* Start *

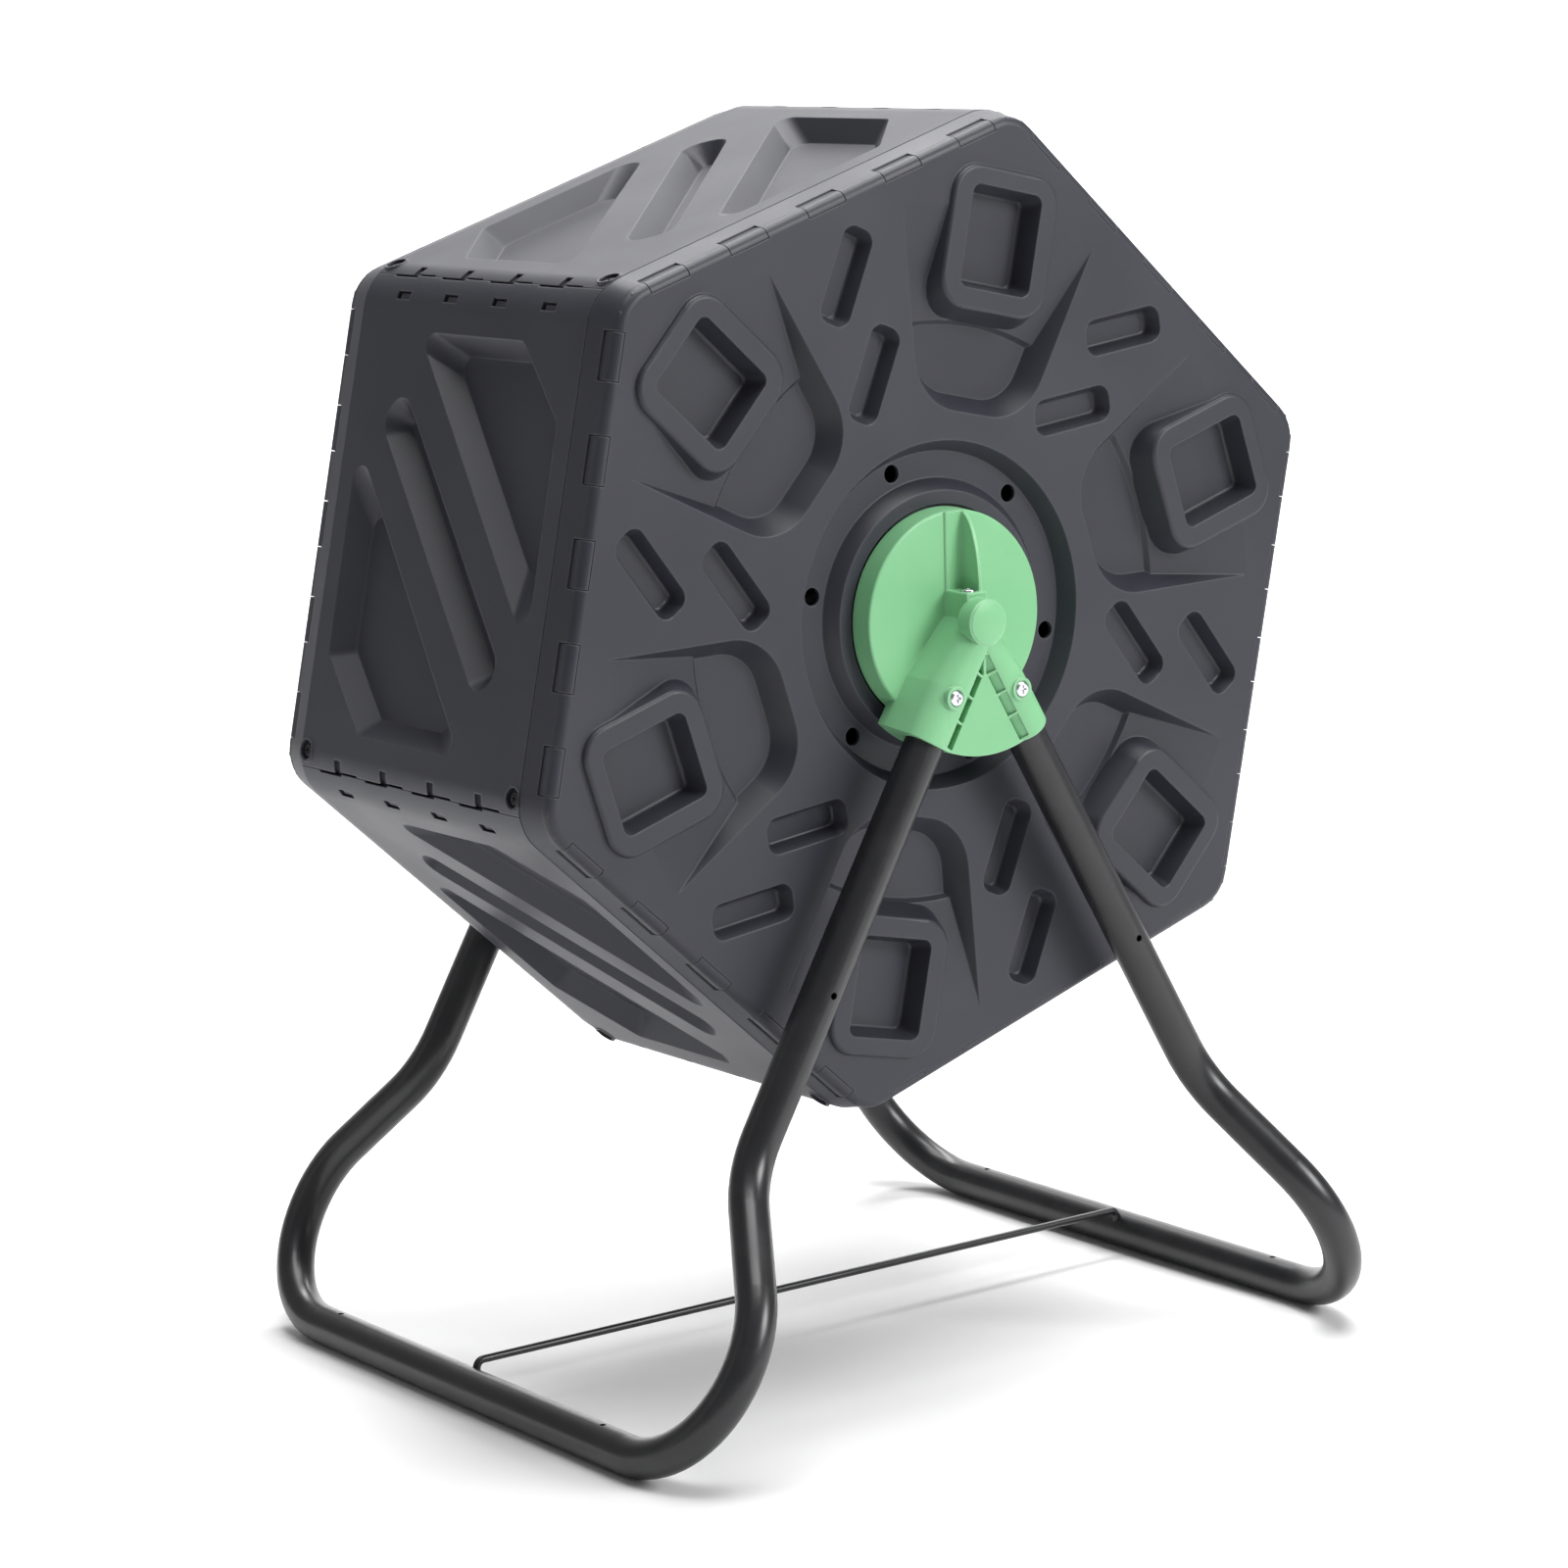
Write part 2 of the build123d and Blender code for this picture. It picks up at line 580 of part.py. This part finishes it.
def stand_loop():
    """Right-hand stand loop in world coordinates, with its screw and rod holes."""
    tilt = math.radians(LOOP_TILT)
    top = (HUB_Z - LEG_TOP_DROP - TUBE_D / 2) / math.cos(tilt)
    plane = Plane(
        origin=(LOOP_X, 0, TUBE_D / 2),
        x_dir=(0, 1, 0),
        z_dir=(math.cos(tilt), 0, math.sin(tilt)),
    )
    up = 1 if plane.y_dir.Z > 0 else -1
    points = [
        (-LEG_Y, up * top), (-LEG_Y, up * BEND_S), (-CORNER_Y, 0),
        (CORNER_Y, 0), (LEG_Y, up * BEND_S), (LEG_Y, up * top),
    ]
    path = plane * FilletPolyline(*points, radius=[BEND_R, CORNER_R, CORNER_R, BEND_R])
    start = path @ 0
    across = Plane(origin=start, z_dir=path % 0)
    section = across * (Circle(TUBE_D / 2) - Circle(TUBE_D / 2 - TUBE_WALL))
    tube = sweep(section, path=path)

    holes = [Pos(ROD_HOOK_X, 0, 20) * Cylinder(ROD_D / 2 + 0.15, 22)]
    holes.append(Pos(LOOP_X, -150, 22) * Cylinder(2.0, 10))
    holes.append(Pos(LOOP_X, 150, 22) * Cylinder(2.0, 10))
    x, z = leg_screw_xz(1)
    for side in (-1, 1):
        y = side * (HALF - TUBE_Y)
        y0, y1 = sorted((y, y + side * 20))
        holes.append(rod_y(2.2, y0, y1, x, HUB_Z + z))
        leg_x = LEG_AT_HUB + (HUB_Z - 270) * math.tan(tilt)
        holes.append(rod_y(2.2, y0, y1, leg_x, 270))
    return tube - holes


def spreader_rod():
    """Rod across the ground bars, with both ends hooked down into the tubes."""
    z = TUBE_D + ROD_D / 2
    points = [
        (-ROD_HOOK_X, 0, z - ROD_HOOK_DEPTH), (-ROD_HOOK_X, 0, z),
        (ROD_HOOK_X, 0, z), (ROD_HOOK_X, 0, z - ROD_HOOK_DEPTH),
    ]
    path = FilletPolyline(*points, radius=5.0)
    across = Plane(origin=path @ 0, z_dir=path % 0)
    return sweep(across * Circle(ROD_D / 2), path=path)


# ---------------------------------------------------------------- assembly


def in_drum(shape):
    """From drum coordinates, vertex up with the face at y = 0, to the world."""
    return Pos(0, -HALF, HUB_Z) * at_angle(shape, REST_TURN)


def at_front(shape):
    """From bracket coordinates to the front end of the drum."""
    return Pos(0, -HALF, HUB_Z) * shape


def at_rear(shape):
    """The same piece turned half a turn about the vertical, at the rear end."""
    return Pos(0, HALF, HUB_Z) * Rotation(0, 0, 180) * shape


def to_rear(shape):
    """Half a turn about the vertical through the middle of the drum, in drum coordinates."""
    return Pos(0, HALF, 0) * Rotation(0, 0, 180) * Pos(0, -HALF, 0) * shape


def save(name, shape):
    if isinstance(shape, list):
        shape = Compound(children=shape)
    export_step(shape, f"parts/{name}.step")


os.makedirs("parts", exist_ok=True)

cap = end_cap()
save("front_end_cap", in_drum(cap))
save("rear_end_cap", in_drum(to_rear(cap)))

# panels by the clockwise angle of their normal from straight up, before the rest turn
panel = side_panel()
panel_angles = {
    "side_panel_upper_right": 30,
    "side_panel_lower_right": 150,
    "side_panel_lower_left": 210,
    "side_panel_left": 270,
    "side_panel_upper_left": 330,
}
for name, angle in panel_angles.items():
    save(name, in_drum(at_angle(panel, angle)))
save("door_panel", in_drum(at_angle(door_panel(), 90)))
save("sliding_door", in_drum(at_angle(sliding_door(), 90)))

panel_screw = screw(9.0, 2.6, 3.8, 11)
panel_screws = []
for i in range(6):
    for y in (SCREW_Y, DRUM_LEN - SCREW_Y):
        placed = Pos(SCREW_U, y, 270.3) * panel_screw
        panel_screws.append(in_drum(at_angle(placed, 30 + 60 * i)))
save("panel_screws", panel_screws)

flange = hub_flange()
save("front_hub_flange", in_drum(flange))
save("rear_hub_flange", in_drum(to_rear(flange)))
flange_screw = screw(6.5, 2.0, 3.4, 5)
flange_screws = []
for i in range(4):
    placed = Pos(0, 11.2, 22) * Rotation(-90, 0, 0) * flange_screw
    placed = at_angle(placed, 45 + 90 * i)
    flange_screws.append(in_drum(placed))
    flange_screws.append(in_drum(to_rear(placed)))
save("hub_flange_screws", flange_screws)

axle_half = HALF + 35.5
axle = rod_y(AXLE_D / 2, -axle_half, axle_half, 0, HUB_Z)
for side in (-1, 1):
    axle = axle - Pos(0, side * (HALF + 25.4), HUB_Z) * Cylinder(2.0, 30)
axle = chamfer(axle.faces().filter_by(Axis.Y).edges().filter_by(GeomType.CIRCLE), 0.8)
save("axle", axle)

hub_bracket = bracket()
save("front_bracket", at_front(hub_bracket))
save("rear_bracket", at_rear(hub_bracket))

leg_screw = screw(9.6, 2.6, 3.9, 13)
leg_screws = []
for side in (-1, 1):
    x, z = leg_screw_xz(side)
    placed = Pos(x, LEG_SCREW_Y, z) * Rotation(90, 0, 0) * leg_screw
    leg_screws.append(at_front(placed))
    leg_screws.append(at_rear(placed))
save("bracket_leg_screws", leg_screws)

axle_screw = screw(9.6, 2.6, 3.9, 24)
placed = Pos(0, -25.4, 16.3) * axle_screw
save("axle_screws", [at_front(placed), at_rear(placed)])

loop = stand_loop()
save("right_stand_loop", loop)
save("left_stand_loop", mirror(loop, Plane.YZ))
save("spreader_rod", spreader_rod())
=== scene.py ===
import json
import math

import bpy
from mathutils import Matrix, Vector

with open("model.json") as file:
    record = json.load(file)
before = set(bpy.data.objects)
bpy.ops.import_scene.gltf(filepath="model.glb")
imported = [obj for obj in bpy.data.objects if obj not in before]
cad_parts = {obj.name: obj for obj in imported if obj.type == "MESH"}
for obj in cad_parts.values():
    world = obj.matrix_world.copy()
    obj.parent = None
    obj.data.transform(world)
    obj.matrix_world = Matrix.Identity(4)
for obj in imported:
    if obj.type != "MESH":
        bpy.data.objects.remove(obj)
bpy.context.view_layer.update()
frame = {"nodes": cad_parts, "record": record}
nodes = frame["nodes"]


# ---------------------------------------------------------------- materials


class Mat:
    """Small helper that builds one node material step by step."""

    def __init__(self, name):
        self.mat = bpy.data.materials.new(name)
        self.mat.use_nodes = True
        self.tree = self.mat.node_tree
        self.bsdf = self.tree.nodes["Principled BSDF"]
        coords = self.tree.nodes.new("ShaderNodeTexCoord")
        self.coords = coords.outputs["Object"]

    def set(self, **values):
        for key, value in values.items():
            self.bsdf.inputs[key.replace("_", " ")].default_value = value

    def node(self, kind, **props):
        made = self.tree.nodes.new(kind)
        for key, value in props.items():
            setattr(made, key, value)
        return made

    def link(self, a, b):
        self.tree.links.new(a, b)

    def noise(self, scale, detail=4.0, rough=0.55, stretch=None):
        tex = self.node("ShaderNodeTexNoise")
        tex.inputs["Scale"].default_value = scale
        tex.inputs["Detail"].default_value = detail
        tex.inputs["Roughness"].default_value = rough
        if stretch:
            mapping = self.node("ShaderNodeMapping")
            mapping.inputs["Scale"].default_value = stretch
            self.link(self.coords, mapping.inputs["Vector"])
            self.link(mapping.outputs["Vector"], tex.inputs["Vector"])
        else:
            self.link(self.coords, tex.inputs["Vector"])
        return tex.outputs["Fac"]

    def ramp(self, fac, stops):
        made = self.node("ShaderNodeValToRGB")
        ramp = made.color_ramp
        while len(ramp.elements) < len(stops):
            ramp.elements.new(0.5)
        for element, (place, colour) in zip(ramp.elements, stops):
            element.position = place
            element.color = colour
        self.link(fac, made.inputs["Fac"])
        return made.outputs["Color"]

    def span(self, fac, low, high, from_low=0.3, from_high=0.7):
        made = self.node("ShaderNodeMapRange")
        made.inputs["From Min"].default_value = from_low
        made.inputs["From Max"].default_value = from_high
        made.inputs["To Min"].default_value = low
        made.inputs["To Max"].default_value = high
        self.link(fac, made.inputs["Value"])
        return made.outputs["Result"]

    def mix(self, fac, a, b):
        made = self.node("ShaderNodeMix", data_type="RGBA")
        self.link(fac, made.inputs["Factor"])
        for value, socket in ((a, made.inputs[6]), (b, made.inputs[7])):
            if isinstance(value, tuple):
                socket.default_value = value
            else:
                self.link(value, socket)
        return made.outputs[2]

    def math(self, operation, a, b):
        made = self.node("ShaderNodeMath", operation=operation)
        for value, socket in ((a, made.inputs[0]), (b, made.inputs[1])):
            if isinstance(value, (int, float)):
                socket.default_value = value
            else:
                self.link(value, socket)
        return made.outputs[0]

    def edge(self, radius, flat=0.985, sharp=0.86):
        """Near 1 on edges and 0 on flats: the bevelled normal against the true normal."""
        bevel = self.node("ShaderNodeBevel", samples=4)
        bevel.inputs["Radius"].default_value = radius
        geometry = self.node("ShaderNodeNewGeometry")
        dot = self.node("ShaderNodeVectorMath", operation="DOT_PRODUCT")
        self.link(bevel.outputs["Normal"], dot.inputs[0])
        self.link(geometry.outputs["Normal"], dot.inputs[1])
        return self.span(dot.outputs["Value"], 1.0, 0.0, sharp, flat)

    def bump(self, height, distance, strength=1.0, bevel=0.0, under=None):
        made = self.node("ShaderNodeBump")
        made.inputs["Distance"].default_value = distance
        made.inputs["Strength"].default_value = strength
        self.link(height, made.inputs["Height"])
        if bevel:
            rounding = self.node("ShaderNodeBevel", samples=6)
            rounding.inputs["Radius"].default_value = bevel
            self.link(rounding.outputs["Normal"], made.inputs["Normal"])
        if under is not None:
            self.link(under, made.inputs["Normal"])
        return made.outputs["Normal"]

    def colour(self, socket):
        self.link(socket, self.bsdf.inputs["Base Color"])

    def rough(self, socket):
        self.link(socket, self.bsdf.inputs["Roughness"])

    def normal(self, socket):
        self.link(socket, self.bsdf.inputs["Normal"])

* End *
* Start *

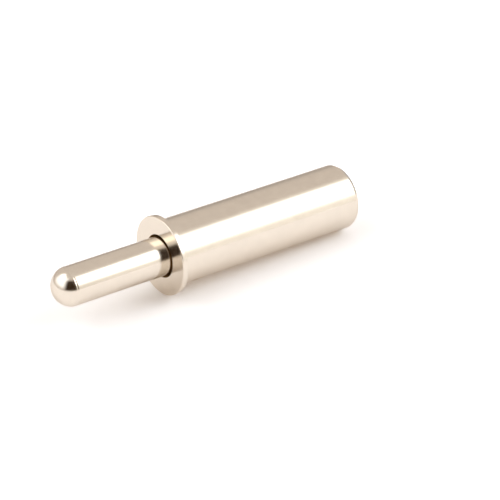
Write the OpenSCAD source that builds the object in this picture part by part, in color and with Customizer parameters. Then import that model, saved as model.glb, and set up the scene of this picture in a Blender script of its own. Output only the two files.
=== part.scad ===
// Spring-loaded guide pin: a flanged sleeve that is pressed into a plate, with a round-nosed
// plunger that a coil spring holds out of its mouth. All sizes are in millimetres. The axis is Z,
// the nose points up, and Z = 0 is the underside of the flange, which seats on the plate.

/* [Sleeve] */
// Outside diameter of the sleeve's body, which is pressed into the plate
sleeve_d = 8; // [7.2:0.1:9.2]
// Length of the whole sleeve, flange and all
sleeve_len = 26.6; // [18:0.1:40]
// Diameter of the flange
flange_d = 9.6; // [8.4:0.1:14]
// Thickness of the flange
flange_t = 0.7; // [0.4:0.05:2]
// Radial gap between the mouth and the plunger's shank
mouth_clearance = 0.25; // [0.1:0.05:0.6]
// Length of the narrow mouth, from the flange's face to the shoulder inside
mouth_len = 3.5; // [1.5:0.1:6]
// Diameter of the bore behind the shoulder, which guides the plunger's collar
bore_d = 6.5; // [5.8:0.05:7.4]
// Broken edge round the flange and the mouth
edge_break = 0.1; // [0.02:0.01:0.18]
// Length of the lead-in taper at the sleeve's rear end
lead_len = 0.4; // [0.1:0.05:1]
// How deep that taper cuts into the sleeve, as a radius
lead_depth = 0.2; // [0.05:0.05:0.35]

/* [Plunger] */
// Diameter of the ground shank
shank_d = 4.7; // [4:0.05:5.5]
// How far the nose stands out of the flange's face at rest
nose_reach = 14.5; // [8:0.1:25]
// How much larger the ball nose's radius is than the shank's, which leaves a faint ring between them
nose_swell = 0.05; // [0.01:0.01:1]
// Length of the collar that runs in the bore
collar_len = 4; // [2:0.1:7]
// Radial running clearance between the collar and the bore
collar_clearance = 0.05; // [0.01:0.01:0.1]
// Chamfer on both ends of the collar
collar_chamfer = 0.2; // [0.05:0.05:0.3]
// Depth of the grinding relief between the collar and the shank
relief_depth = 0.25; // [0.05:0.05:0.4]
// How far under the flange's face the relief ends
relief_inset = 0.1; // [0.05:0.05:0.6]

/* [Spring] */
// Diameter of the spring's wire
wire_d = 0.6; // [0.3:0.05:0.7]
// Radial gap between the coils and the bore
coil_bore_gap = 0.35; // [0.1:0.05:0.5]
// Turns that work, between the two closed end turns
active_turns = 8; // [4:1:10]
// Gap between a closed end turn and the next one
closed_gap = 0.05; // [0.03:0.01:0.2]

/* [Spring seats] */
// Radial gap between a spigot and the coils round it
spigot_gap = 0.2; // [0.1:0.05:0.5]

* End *

Extract, word for word, the line containing "loop = stand_loop()", the line containing "obj.matrix_world = Matrix.Identity(4)", and every line between them.

loop = stand_loop()
save("right_stand_loop", loop)
save("left_stand_loop", mirror(loop, Plane.YZ))
save("spreader_rod", spreader_rod())
=== scene.py ===
import json
import math

import bpy
from mathutils import Matrix, Vector

with open("model.json") as file:
    record = json.load(file)
before = set(bpy.data.objects)
bpy.ops.import_scene.gltf(filepath="model.glb")
imported = [obj for obj in bpy.data.objects if obj not in before]
cad_parts = {obj.name: obj for obj in imported if obj.type == "MESH"}
for obj in cad_parts.values():
    world = obj.matrix_world.copy()
    obj.parent = None
    obj.data.transform(world)
    obj.matrix_world = Matrix.Identity(4)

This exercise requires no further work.